**Your goal:** Count the lines in the records below that contain the word "picture", and give only that number.

**Data provided:**
--- Begin ---

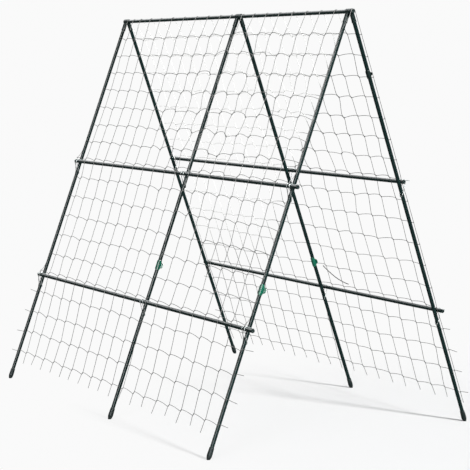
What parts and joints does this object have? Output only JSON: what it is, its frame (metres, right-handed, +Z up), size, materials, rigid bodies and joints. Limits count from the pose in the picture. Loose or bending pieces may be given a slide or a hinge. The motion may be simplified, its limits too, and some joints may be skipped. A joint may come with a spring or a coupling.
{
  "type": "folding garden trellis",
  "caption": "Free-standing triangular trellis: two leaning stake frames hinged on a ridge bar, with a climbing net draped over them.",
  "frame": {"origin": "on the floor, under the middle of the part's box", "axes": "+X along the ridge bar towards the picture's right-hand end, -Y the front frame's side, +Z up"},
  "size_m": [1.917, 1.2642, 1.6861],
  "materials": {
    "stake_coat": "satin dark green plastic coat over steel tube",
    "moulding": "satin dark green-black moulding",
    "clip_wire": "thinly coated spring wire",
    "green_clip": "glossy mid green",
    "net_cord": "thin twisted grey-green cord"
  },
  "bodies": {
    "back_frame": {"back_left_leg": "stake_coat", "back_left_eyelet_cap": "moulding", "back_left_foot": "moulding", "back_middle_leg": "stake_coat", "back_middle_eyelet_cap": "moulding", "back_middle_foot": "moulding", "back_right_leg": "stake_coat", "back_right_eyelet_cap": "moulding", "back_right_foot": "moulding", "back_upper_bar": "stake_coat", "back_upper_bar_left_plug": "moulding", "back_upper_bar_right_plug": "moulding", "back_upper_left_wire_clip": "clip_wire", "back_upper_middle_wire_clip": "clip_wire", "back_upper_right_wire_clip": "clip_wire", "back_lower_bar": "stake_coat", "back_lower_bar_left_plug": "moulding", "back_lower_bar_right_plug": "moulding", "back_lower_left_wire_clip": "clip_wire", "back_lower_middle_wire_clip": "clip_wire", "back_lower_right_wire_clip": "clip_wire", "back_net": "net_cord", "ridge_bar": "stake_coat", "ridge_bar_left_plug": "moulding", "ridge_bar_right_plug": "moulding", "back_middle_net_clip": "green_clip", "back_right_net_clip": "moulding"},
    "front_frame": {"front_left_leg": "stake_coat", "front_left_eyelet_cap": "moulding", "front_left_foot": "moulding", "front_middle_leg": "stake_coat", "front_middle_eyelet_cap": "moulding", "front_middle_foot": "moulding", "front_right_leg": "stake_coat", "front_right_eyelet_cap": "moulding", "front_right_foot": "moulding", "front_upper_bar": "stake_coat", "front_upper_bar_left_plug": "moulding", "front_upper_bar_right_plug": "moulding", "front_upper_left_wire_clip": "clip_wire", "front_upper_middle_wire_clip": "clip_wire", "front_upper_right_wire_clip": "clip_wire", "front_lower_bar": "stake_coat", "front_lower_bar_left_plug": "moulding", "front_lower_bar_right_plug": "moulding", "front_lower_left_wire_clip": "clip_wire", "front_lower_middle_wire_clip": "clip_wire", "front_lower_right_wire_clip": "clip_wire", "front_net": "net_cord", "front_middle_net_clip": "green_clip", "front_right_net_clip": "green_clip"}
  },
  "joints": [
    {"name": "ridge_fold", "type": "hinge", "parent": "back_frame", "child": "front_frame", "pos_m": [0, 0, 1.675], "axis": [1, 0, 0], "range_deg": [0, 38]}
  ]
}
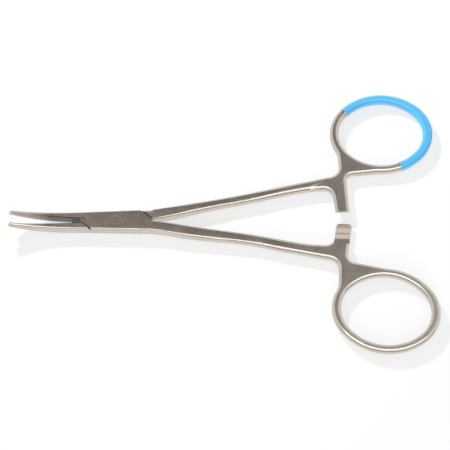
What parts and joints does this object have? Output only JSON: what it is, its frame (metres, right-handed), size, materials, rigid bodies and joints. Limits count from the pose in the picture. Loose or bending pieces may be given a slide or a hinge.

--- End ---

**Task response:** 3